### [TASK TO COMPLETE]
From the entries below, copy exactly the lines from the one that contains "function addPiece(parent, name, solid, material)" through the one that contains "obj.matrix_world = Matrix.Identity(4)", both included, and only those.

### [PROVIDED INFORMATION]
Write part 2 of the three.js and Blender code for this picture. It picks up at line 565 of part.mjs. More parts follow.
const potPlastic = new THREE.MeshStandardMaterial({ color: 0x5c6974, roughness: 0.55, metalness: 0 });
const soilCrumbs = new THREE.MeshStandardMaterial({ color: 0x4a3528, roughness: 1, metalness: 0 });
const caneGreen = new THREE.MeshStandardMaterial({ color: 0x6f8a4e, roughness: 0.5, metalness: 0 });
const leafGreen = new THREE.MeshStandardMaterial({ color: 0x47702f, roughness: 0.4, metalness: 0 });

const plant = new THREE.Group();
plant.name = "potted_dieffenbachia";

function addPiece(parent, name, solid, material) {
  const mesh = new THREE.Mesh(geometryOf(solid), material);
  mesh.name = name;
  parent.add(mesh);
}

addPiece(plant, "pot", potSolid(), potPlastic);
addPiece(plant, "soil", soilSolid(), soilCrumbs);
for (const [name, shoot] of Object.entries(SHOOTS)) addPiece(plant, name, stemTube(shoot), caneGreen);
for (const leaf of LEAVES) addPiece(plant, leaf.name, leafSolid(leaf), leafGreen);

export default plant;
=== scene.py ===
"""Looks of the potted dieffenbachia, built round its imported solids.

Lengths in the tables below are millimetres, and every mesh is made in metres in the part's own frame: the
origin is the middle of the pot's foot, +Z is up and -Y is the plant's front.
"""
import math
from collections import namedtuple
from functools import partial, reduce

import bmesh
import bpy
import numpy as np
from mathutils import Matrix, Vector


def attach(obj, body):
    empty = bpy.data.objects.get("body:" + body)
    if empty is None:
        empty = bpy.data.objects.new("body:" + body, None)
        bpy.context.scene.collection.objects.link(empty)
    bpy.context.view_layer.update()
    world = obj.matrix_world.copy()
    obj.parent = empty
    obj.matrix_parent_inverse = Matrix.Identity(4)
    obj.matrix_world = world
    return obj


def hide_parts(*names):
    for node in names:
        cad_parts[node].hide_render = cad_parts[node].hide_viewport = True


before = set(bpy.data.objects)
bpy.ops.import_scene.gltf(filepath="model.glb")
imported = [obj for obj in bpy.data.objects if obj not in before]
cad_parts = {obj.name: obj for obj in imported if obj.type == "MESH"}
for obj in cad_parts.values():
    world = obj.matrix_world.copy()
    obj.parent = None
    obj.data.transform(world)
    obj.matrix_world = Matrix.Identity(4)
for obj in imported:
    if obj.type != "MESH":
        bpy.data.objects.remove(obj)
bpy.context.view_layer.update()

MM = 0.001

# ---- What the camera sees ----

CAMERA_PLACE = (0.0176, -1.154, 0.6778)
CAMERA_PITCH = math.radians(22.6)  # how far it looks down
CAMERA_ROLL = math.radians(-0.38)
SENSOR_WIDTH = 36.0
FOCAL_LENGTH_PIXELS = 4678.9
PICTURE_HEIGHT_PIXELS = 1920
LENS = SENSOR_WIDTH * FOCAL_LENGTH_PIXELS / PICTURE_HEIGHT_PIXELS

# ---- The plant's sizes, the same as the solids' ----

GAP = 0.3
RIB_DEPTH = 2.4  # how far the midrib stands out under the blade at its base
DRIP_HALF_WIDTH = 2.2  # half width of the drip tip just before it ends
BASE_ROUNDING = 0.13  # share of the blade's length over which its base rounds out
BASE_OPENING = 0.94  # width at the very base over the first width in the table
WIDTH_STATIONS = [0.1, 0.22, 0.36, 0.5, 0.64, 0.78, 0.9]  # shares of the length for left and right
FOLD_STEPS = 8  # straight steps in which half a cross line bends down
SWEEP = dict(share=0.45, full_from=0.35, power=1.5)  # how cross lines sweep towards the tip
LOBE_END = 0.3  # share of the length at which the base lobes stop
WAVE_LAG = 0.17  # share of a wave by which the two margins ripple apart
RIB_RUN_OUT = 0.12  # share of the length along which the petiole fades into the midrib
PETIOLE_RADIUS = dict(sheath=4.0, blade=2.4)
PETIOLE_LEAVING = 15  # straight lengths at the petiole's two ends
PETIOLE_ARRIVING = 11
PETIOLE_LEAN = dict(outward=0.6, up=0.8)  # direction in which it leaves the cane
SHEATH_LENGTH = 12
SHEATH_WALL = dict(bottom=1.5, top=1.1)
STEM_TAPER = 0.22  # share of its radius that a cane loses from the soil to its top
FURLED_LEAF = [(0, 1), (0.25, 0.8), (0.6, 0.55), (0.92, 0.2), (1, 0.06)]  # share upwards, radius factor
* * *
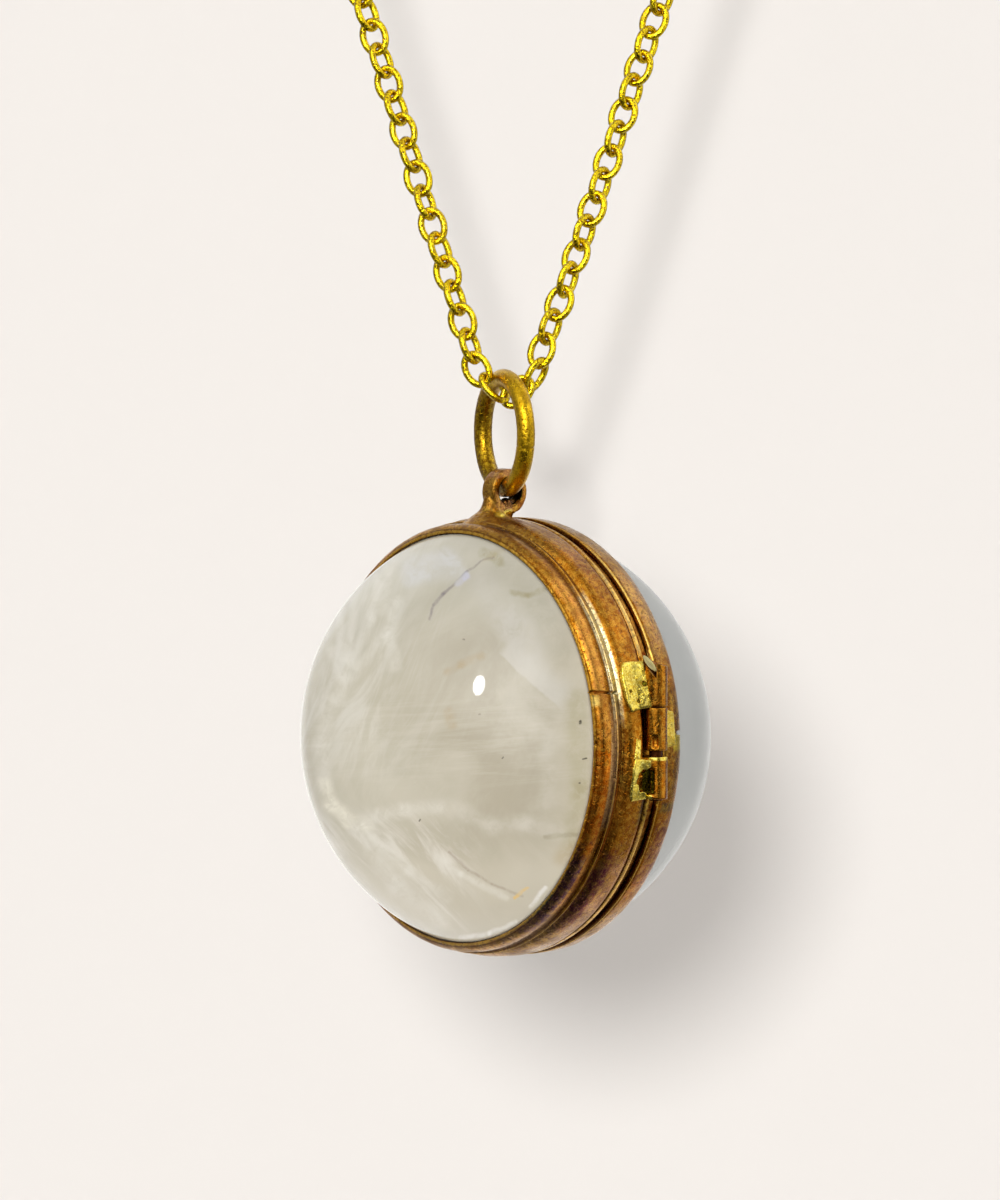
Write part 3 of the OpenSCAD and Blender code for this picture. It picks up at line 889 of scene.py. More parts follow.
* * *
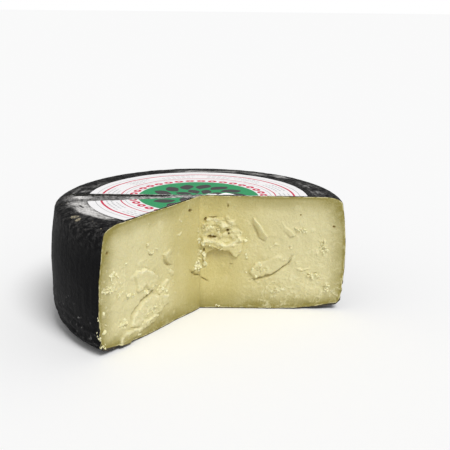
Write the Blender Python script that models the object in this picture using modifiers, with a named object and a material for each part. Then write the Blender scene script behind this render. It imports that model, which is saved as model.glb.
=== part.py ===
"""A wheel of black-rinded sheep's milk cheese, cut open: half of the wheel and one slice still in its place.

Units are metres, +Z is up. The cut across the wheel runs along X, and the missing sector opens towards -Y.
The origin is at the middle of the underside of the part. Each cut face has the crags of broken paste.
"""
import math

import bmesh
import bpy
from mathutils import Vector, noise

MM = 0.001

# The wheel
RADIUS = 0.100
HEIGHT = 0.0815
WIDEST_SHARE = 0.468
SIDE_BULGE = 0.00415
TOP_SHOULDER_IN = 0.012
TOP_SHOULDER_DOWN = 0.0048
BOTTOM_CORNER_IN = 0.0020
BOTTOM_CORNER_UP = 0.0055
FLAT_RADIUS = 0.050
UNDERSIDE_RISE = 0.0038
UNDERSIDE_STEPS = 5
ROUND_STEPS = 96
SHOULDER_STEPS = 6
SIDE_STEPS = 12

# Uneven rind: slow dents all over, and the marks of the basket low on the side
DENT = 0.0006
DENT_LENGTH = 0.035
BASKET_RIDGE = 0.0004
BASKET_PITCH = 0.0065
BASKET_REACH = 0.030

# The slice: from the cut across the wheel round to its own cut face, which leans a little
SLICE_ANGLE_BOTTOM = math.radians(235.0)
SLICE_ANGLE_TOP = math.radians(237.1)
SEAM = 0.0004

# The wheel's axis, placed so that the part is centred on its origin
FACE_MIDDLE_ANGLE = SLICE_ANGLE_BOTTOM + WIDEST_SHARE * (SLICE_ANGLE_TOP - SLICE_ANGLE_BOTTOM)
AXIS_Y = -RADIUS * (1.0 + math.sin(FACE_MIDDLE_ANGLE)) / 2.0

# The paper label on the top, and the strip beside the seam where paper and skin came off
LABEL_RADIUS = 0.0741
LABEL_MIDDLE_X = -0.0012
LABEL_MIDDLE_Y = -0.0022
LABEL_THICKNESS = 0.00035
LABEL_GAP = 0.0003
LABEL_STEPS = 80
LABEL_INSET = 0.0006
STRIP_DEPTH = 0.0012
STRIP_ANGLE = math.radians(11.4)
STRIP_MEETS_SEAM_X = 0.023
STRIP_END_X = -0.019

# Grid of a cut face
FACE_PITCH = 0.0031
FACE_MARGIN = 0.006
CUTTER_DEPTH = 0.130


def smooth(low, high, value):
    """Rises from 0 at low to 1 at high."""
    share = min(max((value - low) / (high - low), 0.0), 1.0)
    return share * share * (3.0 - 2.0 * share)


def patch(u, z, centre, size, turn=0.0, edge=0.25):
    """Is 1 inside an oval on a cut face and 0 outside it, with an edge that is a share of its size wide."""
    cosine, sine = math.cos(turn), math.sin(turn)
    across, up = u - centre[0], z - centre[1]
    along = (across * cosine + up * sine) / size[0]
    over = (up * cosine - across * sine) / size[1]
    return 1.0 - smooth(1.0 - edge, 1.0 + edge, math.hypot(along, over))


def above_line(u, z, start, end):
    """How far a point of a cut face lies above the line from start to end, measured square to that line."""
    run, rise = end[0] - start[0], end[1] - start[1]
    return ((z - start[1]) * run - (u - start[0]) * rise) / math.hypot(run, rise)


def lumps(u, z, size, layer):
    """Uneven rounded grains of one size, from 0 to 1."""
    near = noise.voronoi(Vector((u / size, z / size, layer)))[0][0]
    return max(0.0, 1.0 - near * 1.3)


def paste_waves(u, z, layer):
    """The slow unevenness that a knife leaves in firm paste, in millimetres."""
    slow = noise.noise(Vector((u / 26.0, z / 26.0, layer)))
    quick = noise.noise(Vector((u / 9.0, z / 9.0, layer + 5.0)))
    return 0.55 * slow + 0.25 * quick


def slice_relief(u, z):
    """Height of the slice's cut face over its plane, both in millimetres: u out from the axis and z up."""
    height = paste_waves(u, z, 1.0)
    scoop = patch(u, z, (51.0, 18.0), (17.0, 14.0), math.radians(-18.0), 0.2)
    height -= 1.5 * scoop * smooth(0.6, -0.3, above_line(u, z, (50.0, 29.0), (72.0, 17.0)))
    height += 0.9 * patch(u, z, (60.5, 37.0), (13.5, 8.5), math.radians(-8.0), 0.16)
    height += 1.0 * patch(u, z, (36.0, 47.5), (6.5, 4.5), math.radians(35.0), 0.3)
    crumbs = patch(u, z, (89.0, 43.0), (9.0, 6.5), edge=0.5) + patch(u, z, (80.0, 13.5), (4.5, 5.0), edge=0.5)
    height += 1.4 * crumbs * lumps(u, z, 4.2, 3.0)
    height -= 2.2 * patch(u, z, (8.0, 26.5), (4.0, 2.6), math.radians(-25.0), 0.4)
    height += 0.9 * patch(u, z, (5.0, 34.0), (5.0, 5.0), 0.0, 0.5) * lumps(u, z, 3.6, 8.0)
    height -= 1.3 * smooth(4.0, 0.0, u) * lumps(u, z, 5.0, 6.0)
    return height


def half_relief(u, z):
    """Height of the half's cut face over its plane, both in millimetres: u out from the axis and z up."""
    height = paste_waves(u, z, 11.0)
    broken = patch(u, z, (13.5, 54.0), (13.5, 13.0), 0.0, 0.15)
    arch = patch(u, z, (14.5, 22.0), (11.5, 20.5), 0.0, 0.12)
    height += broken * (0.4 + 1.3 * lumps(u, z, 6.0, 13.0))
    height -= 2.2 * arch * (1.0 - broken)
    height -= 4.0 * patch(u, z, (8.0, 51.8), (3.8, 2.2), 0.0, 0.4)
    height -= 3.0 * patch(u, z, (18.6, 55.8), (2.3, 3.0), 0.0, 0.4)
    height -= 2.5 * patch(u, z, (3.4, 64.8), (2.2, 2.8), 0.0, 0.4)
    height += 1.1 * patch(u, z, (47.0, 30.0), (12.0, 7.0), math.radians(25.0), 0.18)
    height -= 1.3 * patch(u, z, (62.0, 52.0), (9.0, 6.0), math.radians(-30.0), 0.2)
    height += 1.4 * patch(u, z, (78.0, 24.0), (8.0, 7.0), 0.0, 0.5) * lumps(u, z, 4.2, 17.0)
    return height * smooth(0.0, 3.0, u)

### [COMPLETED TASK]
function addPiece(parent, name, solid, material) {
  const mesh = new THREE.Mesh(geometryOf(solid), material);
  mesh.name = name;
  parent.add(mesh);
}

addPiece(plant, "pot", potSolid(), potPlastic);
addPiece(plant, "soil", soilSolid(), soilCrumbs);
for (const [name, shoot] of Object.entries(SHOOTS)) addPiece(plant, name, stemTube(shoot), caneGreen);
for (const leaf of LEAVES) addPiece(plant, leaf.name, leafSolid(leaf), leafGreen);

export default plant;
=== scene.py ===
"""Looks of the potted dieffenbachia, built round its imported solids.

Lengths in the tables below are millimetres, and every mesh is made in metres in the part's own frame: the
origin is the middle of the pot's foot, +Z is up and -Y is the plant's front.
"""
import math
from collections import namedtuple
from functools import partial, reduce

import bmesh
import bpy
import numpy as np
from mathutils import Matrix, Vector


def attach(obj, body):
    empty = bpy.data.objects.get("body:" + body)
    if empty is None:
        empty = bpy.data.objects.new("body:" + body, None)
        bpy.context.scene.collection.objects.link(empty)
    bpy.context.view_layer.update()
    world = obj.matrix_world.copy()
    obj.parent = empty
    obj.matrix_parent_inverse = Matrix.Identity(4)
    obj.matrix_world = world
    return obj


def hide_parts(*names):
    for node in names:
        cad_parts[node].hide_render = cad_parts[node].hide_viewport = True


before = set(bpy.data.objects)
bpy.ops.import_scene.gltf(filepath="model.glb")
imported = [obj for obj in bpy.data.objects if obj not in before]
cad_parts = {obj.name: obj for obj in imported if obj.type == "MESH"}
for obj in cad_parts.values():
    world = obj.matrix_world.copy()
    obj.parent = None
    obj.data.transform(world)
    obj.matrix_world = Matrix.Identity(4)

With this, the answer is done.